Jordi Brahamcha-Marin : Oui, bien sûr, même si j’ai davantage parlé dans mon exposé du Hugo poète de l’enfance et de la nature. Mais les manuels scolaires célèbrent sans conteste un Hugo républicain : Les Châtiments y sont très présents.
Alexandre Michalovic : Aujourd’hui encore, ou de nouveau, Hugo est majoritairement présent dans la catégorie « littérature d’idées » – celui de « Melancholia », des discours, du Dernier Jour d’un condamné et bien sûr des Misérables.
Guy Rosa : Entre-temps, il y a eu la période de l’après-guerre, c’est Lagarde et Michard qui étaient nettement moins progressistes.
Jean-Marc Hovasse : À propos de la grande trilogie romantique Lamartine, Hugo, Musset, qui réunit à l’image d’Anatole France dans Les Poèmes du souvenir « Le Lac », « Tristesse d’Olympio » et « Souvenir », je me suis étonné, en étudiant cette année « La Maison du berger », de constater à quel point Vigny avait consciemment voulu, avec ce grand poème, en proposer le troisième ou le quatrième terme. Est-ce que l’on trouve cette association à cette époque-là ?
Jordi Brahamcha-Marin : Non, dans les manuels c’est plus souvent un trio (où Vigny remplace éventuellement Musset) qu’un quatuor. Camille Le Senne, sans doute l’un des seuls qui adjoint Vigny à ce trio de poèmes sur la nature et l’amour, choisit curieusement « Moïse » !
Lisa Mekhaldi : Si l’on a eu et si l’on a toujours tant de mal à construire la figure d’un Hugo philosophe, n’est-ce pas justement parce qu’il s’agit dans l’imaginaire collectif d’un romantique, d’un poète de la démesure, aux antipodes de la raison ?
Jordi Brahamcha-Marin : Certainement. On ne compte plus les critiques contre son prétendu verbalisme, le « Hugo bête comme l’Himalaya » de Leconte de Lisle – qu’il lui arrivait même de revendiquer ironiquement, comme dans le poème des Quatre Vents de l’Esprit (I, 38) : « Oui, vous avez raison, je suis un imbécile. »
Guy Rosa : Rousseau pourrait se plaindre avec autant et même plus de raison que Victor Hugo d’être universitairement davantage du côté de la littérature que du côté de la philosophie…
Lisa Mekhaldi : Mais Baudelaire est souvent convoqué en histoire de l’art et en esthétique, si bien que son héritage philosophique semble comparativement plus important que celui de Victor Hugo.

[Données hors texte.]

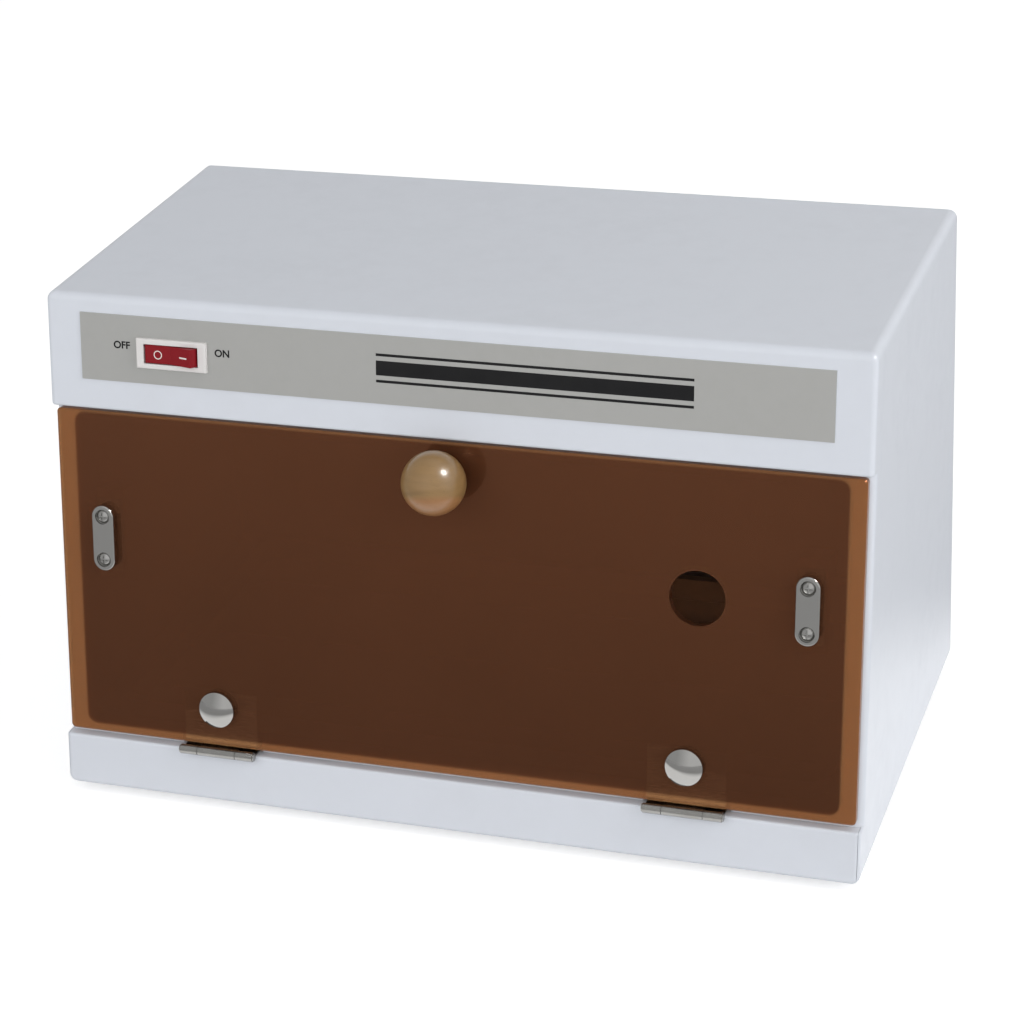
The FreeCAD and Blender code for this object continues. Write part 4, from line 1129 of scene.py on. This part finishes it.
@dataclass
class LampSet(SubAssembly):
    """The ultraviolet tube: hollow glass, its electrodes, caps, holders and reflector."""

    nodes: Names = (*both_sides("lamp_cap", "lamp_holder"), "lamp_reflector")
    wall: float = 0.0009
    glass_sides: int = 64
    stem_start: float = 0.0002
    stem_length: float = 0.010
    stem_root: float = 0.0055
    stem_tip: float = 0.0022
    lead_start: float = 0.9
    lead_pinch: float = 0.4
    lead_reach: float = 0.018
    lead_spread: float = 0.0030
    lead_radius: float = 0.0003
    lead_sides: int = 10
    coil_radius: float = 0.0008
    coil_wire: float = 0.00018
    coil_sides: int = 8
    coil_turns: int = 9
    coil_steps: int = 14

    def build(self) -> None:
        """Build the hollow tube and its electrodes."""
        low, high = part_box("lamp_tube")
        middle = (low + high) / 2
        radius = (high.z - low.z) / 2
        left = Vector((low.x, middle.y, middle.z))
        right = Vector((high.x, middle.y, middle.z))
        bore, skin = UP * (radius - self.wall), UP * radius
        shape = bmesh.new()
        ring(shape, [left + bore, right + bore, right + skin, left + skin], left,
             (right - left).normalized(), self.glass_sides)
        self.add(shape, "lamp_glass", "tube_glass", "tube_glass", replaces=["lamp_tube"])
        shape = bmesh.new()
        for end, inward in ((left, 1), (right, -1)):
            self._electrode(shape, end, inward)
        self.add(shape, "lamp_electrodes", "tungsten", "mirror_aluminium")

    def _electrode(self, shape: Shape, end: Vector, inward: int) -> None:
        """Add one end's stem, leads and coil.

        Args:
            shape: the mesh to add to.
            end: the middle of the tube's end.
            inward: the sign of X that points into the tube.
        """
        along = Vector((inward, 0.0, 0.0))
        across = Vector((0.0, self.lead_spread, 0.0))
        rod(shape, end + along * self.stem_start, end + along * self.stem_length, self.stem_root,
            self.stem_tip)
        for side in (-1, 1):
            root = end + along * self.stem_length * self.lead_start
            rod(shape, root + across * side * self.lead_pinch,
                end + along * self.lead_reach + across * side, self.lead_radius,
                sides=self.lead_sides)
        start = end + along * self.lead_reach - across
        wire = bmesh.ops.create_circle(
            shape, cap_ends=False, segments=self.coil_sides, radius=self.coil_wire,
            matrix=Matrix.Translation(start + UP * self.coil_radius))["verts"]
        loop = {edge for point in wire for edge in point.link_edges}
        steps = self.coil_turns * self.coil_steps
        bmesh.ops.spin(shape, geom=[*wire, *loop], cent=start, axis=(0, 1, 0),
                       dvec=across * 2 / steps, angle=math.tau * self.coil_turns, steps=steps,
                       use_merge=False)


@dataclass
class Electrics(SubAssembly):
    """Choke, starter, terminal strip and appliance inlet, with the metal that they hold."""

    nodes: Names = ("ballast", "ballast_screws", "starter_base", "starter",
                              "terminal_block", "power_inlet", "inlet_screws")
    poles: int = 4
    pitch: float = 0.010
    screw_radius: float = 0.0016
    head_sunk: float = 0.0012
    head_depth: float = 0.0009
    shank_depth: float = 0.0045
    slot_half: float = 0.0003
    pin_spots: tuple[tuple[float, float], ...] = (
        (-0.007, -0.0015), (0.0, 0.0025), (0.007, -0.0015))
    pin_half: Pair = (0.00104, 0.00204)
    pin_root: float = 0.092
    pin_end: float = 0.10304
    pin_chamfer: float = 0.00025

    def build(self) -> None:
        """Build the metal parts of the inlet and the terminal strip."""
        self._inlet_pins()
        self._terminal_screws()

    def _inlet_pins(self) -> None:
        """Plated skins over the inlet's three pins."""
        low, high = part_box("power_inlet")
        centre = (low + high) / 2
        half_x, half_z = self.pin_half
        shape = bmesh.new()
        for across, up in self.pin_spots:
            corner = Vector((centre.x + across - half_x, self.pin_root, centre.z + up - half_z))
            reach = Vector((centre.x + across + half_x, self.pin_end, centre.z + up + half_z))
            bar(shape, corner, reach, self.pin_chamfer)
        self.add(shape, "inlet_pins", "brass", "screw_steel")

    def _terminal_screws(self) -> None:
        """A slotted screw in each hole of the terminal strip."""
        low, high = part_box("terminal_block")
        middle = (low + high) / 2
        quarter = (high.y - low.y) / 4
        shape = bmesh.new()
        for pole in range(self.poles):
            across = low.x + (pole + 0.5) * self.pitch
            for shift in (-quarter, quarter):
                spot = Vector((across, middle.y + shift, high.z - self.head_sunk))
                rod(shape, spot - UP * self.shank_depth, spot - UP * self.head_depth,
                    self.screw_radius)
                for side in (-1, 1):
                    self._half_head(shape, spot, side)
        self.add(shape, "terminal_screws", "brass", "screw_steel")

    def _half_head(self, shape: Shape, spot: Vector, side: int) -> None:
        """One half of a slotted head.

        Args:
            shape: the mesh to add to.
            spot: the middle of the head's top.
            side: which half, as a sign.
        """
        lone = bmesh.new()
        rod(lone, spot - UP * self.head_depth, spot, self.screw_radius)
        cut = bmesh.ops.bisect_plane(
            lone, geom=[*lone.verts, *lone.edges, *lone.faces],
            plane_co=spot + Vector((side * self.slot_half, 0, 0)), plane_no=(-side, 0, 0),
            clear_outer=True)
        rim = [item for item in cut["geom_cut"] if isinstance(item, bmesh.types.BMEdge)]
        bmesh.ops.contextual_create(lone, geom=rim)
        bmesh.ops.recalc_face_normals(lone, faces=lone.faces)
        pour(as_mesh(lone, "half_head"), shape)


@dataclass
class InstrumentTray(SubAssembly):
    """The slotted tray on the chamber floor."""

    nodes: Names = ("tray",)


def main() -> None:
    """Build the studio, then each sub-assembly in turn."""
    logging.basicConfig(level=logging.INFO, format="%(name)s: %(message)s")
    Studio().build()
    bench = Bench()
    for group in (Housing, ControlStrip, Door, Hinges, LampSet, Electrics, InstrumentTray):
        group(bench).make()
    left = sorted(set(bench.slots) - bench.dressed)
    log.info("nodes dressed: %d, left plain: %s", len(bench.dressed), left or "none")


if __name__ == "__main__":
    main()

Jean-Marc Hovasse : Depuis les livres de Renouvier, il existe quand même un Hugo philosophe dont la figure est assez régulièrement remotivée au cours du siècle (voir l’excellent article de Myriam Roman dans le Dictionnaire philosophique, euh… non, dans le Dictionnaire Victor Hugo).

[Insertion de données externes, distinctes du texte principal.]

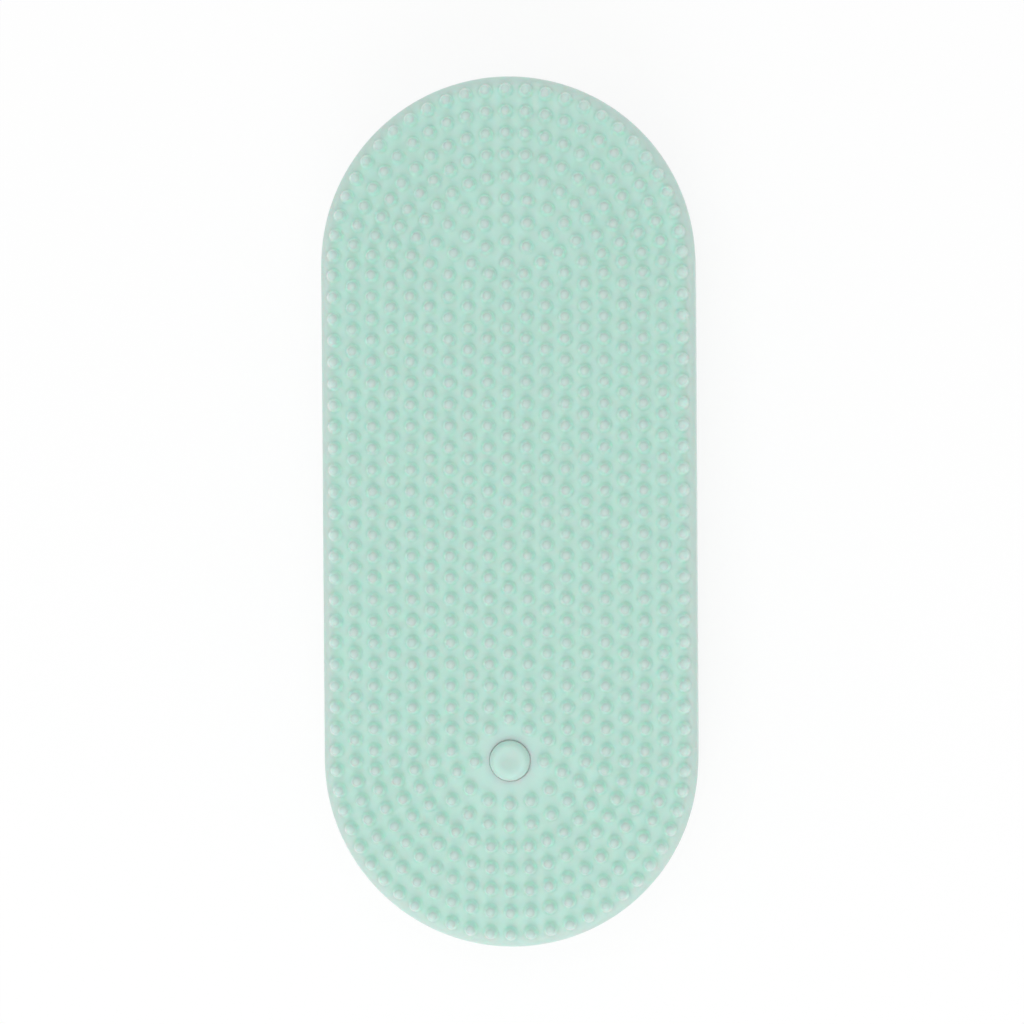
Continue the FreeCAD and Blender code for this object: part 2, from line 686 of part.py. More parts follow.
def lead_path(points):
    """Straight runs joined by tangent arcs, each as large as its two runs allow."""
    edges = []
    start = points[0]
    for before, here, after in zip(points, points[1:], points[2:]):
        back = before - here
        ahead = after - here
        turn = math.pi - back.getAngle(ahead)
        trim = 0.45 * min(back.Length, ahead.Length)
        radius = trim / math.tan(turn / 2)
        print(f"  arc radius {radius:.1f}")
        back.normalize()
        ahead.normalize()
        arc_start = here + back * trim
        arc_end = here + ahead * trim
        inward = back + ahead
        inward.normalize()
        middle = here + inward * (radius / math.cos(turn / 2) - radius)
        edges.append(Part.LineSegment(start, arc_start).toShape())
        edges.append(Part.Arc(arc_start, middle, arc_end).toShape())
        start = arc_end
    edges.append(Part.LineSegment(start, points[-1]).toShape())
    return Part.Wire(edges)


def lead(points):
    path = lead_path(points)
    ring = Part.Wire(Part.Circle(points[0], points[1] - points[0], LEAD_R).toShape())
    made = path.makePipeShell([ring], True, True)
    print(f"  lead length {path.Length:.2f}, volume over section times length "
          f"{made.Volume / (math.pi * LEAD_R ** 2 * path.Length):.4f}")
    return made


def battery_lead(side):
    """From the cell's circuit up to the underside of the board."""
    x = side * CELL_LEAD_X
    exit_z = CELL_Z + CELL_CIRCUIT[2] - LEAD_R - FIT
    end_z = BOARD_Z - LEAD_R - FIT
    return lead([
        V(x, CELL_BACK, exit_z),
        V(x, CELL_BACK - 1.9, exit_z),
        V(x + side * 0.2, CELL_BACK - 3.7, end_z),
        V(x, SOLDER_Y + LEAD_END_GAP, end_z),
    ])


def motor_lead(side):
    """From a motor terminal over the cell and under the front edge of the board."""
    x = side * MOTOR_LEAD_X
    over_z = CELL_TOP + LEAD_R + FIT
    end_z = BOARD_Z - LEAD_R - FIT
    return lead([
        V(x, TERMINAL_END + 2.0, MOTOR_Z + 0.2),
        V(x, TERMINAL_END - 0.6, over_z + 0.2),
        V(x + side * 0.3, TERMINAL_END - 5.0, over_z),
        V(x + side * 0.9, TERMINAL_END - 12.0, over_z),
        V(x + side * 0.3, TERMINAL_END - 24.0, over_z),
        V(x + side * 0.5, CELL_BACK - 0.6, over_z),
        V(x + side * 0.4, BOARD_FRONT + LEAD_EDGE_ROOM, min(over_z, end_z)),
        V(x, SOLDER_Y + LEAD_END_GAP, end_z),
    ])


# Charge socket

def contact_block(side, deep, near, grow):
    thick, length, height = CONTACT
    far = JACK_R + RUN_FIT + thick + grow
    low, high = sorted((side * near, side * far))
    y = MOUTH_Y + deep
    return box(low, high, y - grow, y + length + grow, SOCKET_Z - height / 2 - grow, BOARD_Z)


def socket_contact(side, deep):
    """A leaf beside the jack's bore, rising to the underside of the board."""
    return contact_block(side, deep, JACK_R + RUN_FIT, 0.0)


def contact_window(side, deep):
    """The slot that holds a leaf and opens it to the bore."""
    return contact_block(side, deep, JACK_R * WINDOW_SHARE, FIT)


def charge_socket():
    top = SOCKET_Z + SOCKET_BELOW_BOARD
    body = box(-SOCKET_HALF, SOCKET_HALF, SOCKET_REAR, SOCKET_REAR + SOCKET_LENGTH, top - SOCKET_HEIGHT, top)
    nose = rod_y(NOSE_R, MOUTH_Y, SOCKET_REAR + 1, 0, SOCKET_Z)
    cuts = [rod_y(JACK_R, MOUTH_Y - 1, MOUTH_Y + JACK_DEPTH, 0, SOCKET_Z)]
    cuts += [contact_window(1, CONTACT_DEEP), contact_window(-1, CONTACT_SHALLOW)]
    return body.fuse(nose).cut(cuts)


def socket_seal():
    middle = -ARC_Y - ROOM_HALF
    half = SOCKET_SEAL_LENGTH / 2
    return tube_y(SOCKET_HOLE_R - FIT, NOSE_R + FIT, middle - half, middle + half, 0, SOCKET_Z)


def main():
    os.makedirs("parts", exist_ok=True)
    print("nubs", len(nub_places()), "loops", LOOPS, "rows", ROWS)
    save("front_skin", front_skin())
    save("back_skin", back_skin())
    save("front_shell", front_shell())
    save("back_shell", back_shell())
    save("shell_gasket", shell_gasket())
    save_group("shell_screws", [screw(SHELL_SCREW, x, y, SHELL_SCREW_SEAT, True) for x, y in POST_PLACES])
    save("button_cap", button_cap())
    save("button_plunger", button_plunger())
    save("button_seal", button_seal())
    save("tact_switch", tact_switch())
    save("switch_actuator", switch_actuator())
    save("circuit_board", circuit_board())
    save_group("board_chips", board_chips())
    save_group("board_screws", [screw(BOARD_SCREW, x, y, BOARD_Z, True) for x, y in BOARD_POST_PLACES])
    save("status_led", status_led())
    save("light_pipe", light_pipe())
    save_group("solder_joints", solder_joints())
    save("battery_cell", battery_cell())
    save("cell_circuit", cell_circuit())
    save("battery_pad", battery_pad())
    save("battery_lead_red", battery_lead(1))
    save("battery_lead_black", battery_lead(-1))
    save("motor_can", motor_can())
    save("motor_end_cap", motor_end_cap())
    save_group("motor_brushes", [brush(-1), brush(1)])
    save_group("motor_bushings", motor_bushings())
    save("motor_magnets", motor_magnets())
    save("motor_shaft", motor_shaft())
    save("armature", armature())
    save_group("armature_windings", armature_windings())
    save("commutator", commutator())
    save("eccentric_weight", eccentric_weight())
    save("motor_sleeve", motor_sleeve())
    save("motor_clamp", motor_clamp())
    clamp_seat = CLAMP_FOOT_Z + CLAMP_WALL
    save_group("clamp_screws", [screw(CLAMP_SCREW, x, y, clamp_seat, False) for x, y in CLAMP_POST_PLACES])
    save("motor_lead_red", motor_lead(1))
    save("motor_lead_black", motor_lead(-1))
    save("charge_socket", charge_socket())
    save_group("socket_contacts", [socket_contact(1, CONTACT_DEEP), socket_contact(-1, CONTACT_SHALLOW)])
    save("socket_seal", socket_seal())


main()
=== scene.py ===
"""Looks of the silicone facial cleansing brush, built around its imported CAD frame. Lengths are metres."""
import json
import math
import random
import bpy
from mathutils import Matrix, Vector
from mathutils.geometry import delaunay_2d_cdt


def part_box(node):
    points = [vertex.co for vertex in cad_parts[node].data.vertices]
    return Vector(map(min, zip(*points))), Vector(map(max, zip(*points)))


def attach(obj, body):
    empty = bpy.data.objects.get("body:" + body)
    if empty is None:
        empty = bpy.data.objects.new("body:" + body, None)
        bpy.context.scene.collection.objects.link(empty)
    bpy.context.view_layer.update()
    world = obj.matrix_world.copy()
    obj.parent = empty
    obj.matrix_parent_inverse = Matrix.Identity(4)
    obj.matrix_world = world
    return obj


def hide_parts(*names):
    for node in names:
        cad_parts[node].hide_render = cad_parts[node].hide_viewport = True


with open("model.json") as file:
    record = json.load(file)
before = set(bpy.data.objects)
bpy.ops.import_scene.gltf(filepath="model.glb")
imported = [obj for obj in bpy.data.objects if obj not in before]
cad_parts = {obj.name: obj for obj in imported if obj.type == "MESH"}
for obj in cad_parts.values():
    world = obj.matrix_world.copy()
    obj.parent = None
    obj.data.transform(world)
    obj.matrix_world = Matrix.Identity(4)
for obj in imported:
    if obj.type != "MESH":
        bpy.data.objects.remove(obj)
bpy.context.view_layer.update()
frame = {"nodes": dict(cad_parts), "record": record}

MM = 0.001

# The front skin. Its nubs stand where the CAD's do and are as tall, with a root fillet and a fuller dome.
SKIN = 1.5 * MM
FRONT_EDGE_ROUND = 1.5 * MM
SEAM_ROUND = 0.3 * MM
NUB_HEIGHT = 1.8 * MM
NUB_BASE_R = 0.95 * MM
NUB_TIP_R = 0.71 * MM
NUB_DOME = 0.6 * MM
NUB_FILLET = 0.38 * MM
NUB_LEAN = 0.04 * MM
LEAN_SEED = 7
COLUMN_PITCH_WANTED = 2.9 * MM
ROW_PITCH_WANTED = 3.24 * MM
ARC_PITCH_WANTED = 2.99 * MM
SIDE_INSET = 2.03 * MM
END_INSET = 2.17 * MM

# The power key and its hole, which a thin wiper lip almost closes, and the room between the hole and the nubs
KEY_HOLE_GAP = 0.15 * MM
HOLE_TO_NUB = 0.1 * MM
KEY_EDGE = 1.1 * MM
KEY_DISH = 0.25 * MM
LIP_ROUND = 0.2 * MM
WIPER = 0.1 * MM
WIPER_CLEAR = 0.03 * MM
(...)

Victor Kolta : Il est tout de même regrettable que ce Hugo philosophe soit toujours étudié par les critiques à partir du sixième livre des Contemplations, par exemple, des Châtiments et de la Première Série de La Légende des siècles, et jamais – à quelques exceptions près, qui confirment la règle (Renouvier, justement, et peut-être Van Tieghem) – à partir de la fameuse tétralogie philosophique des années 1880.
Guy Rosa : Cette tétralogie souffre de son statut éditorial : elle est composée de poèmes à la fois trop longs (comme poèmes) et trop courts (comme livres). D’autre part, si Hugo ne les a pas publiés au moment où il les a écrits, c’est peut-être qu’il avait ses raisons et il a couru en connaissance de cause le risque qu’ils soient considérés comme œuvres de la vieillesse.
Victor Kolta : Des raisons par forcément personnelles, mais étroitement liées au contexte, au moment, à ses éditeurs, etc.
Guy Rosa, revenant à l’orateur : Il ne faudrait pas conclure de votre exposé que Victor Hugo est un écrivain total : classique+romantique+moderne. Votre propos dit qu’il y a des discours critiques intéressés qui classent Hugo d’une manière ou d’une autre selon des critères qui leur sont propres. Ils ne parlent pas de Victor Hugo, finalement, ils parlent de tout autre chose, notamment du classement historico-esthétique qu’ils imposent.
Jordi Brahamcha-Marin : En effet, et ce n’est pas mon propos. Je donne un avis plus ferme en conclusion. J’essaie de ne pas être dupe de mes auteurs.
Guy Rosa : Vous ne l’êtes pas vous-même, c’est certain, j’adressais cet mise en garde à vos lecteurs et à vos auditeurs, donc à nous.